Schools coping with job action

Tuesday night’s Kootenay School District board meeting touched on the British Columbia Teachers Federation’s job action which has been in effect for three weeks.

  • Sep. 22, 2011 11:00 a.m.

Tuesday night’s Kootenay School District board meeting touched on the British Columbia Teachers Federation’s job action which has been in effect for three weeks.

The union’s decision to initiate a work action as a bargaining strategy with the provincial government has had significant impact on schools as non-essential teaching services like administrative duties have fallen by the wayside.

“Our principals are having to do far more duties than they would normally have to do,” said school board superintendant Jeff Jones.
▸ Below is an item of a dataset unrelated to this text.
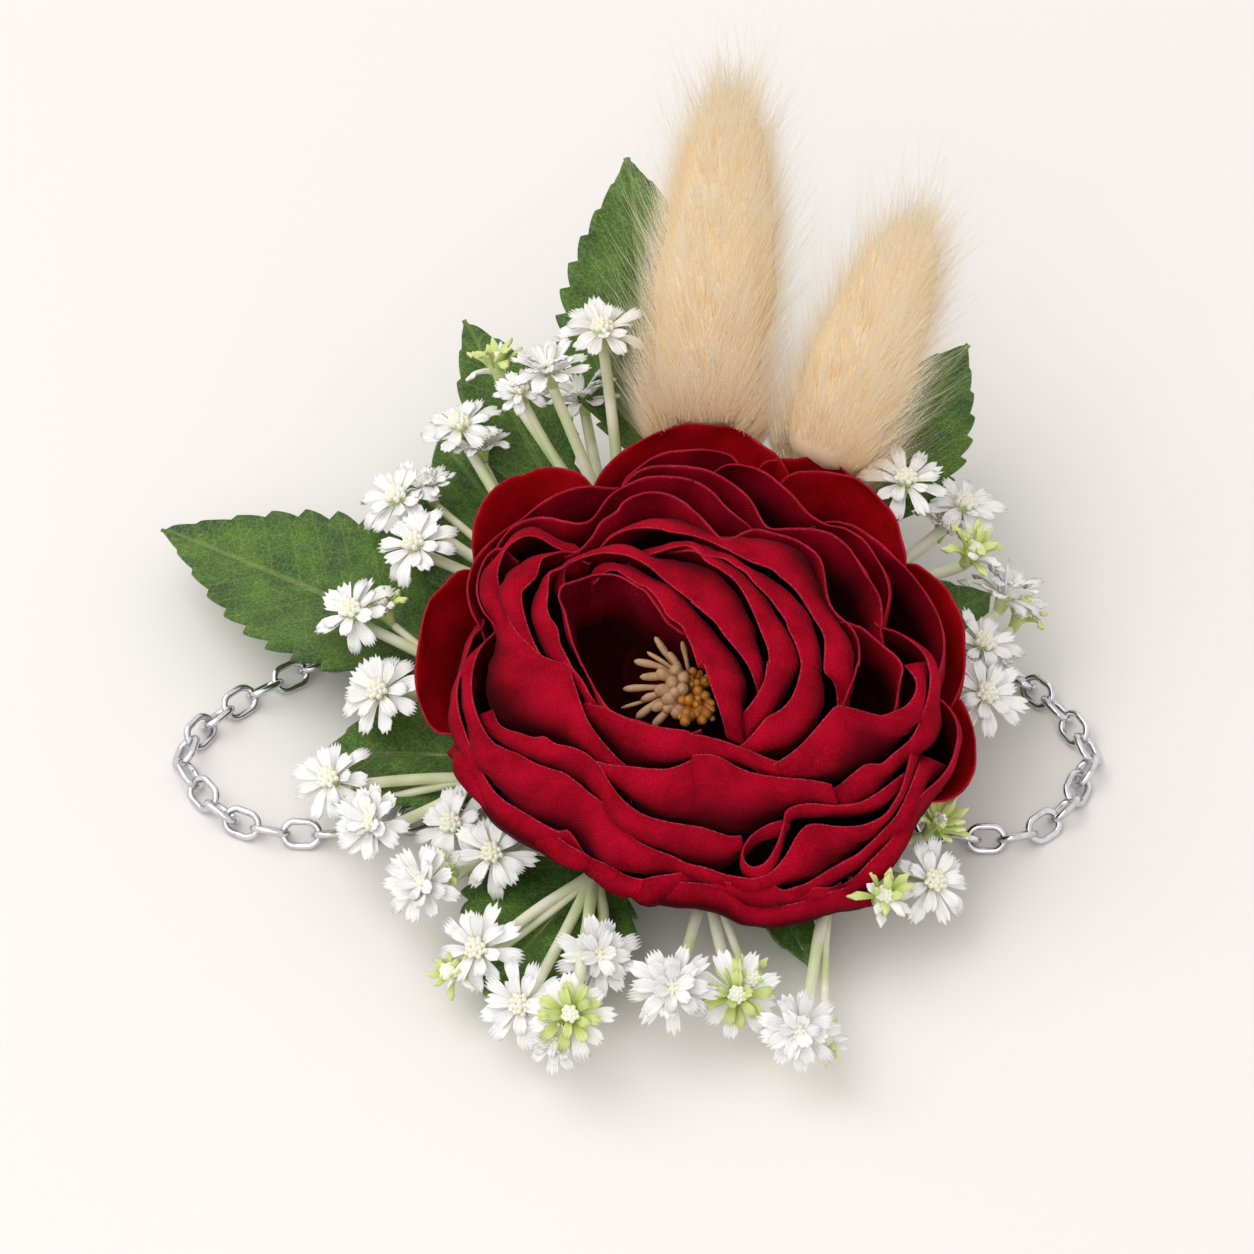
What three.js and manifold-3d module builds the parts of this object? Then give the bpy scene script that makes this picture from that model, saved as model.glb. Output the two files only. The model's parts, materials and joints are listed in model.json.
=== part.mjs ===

Such restrictions have impacted schools’ efficiency.

“If a principal wants to share a message with his or her staff they can’t just email it to the staff, they actually have to go and talk face to face to each teacher on staff because the Teacher’s Federation has told the teachers not to open emails,” he said.

But no matter what’s going on behind the scenes, Jones remains certain that teachers are still committed to educating students.

“One of the things we’re all committed to, both the teachers and the district, is that students are learning and that they’re able to go to school in a safe environment,” said Jones.

The sticking points for the union during negotiations include, improved class size [ratios and caseloads], fair and reasonable compensations packages and effecting local bargaining to resolve local problems.

The provincial government on the other hand is sticking firm on its own objectives, which consist of eliminating job security, reducing teacher autonomy and removing protections on discipline and dismissing teachers.

Talks between the two sides continue.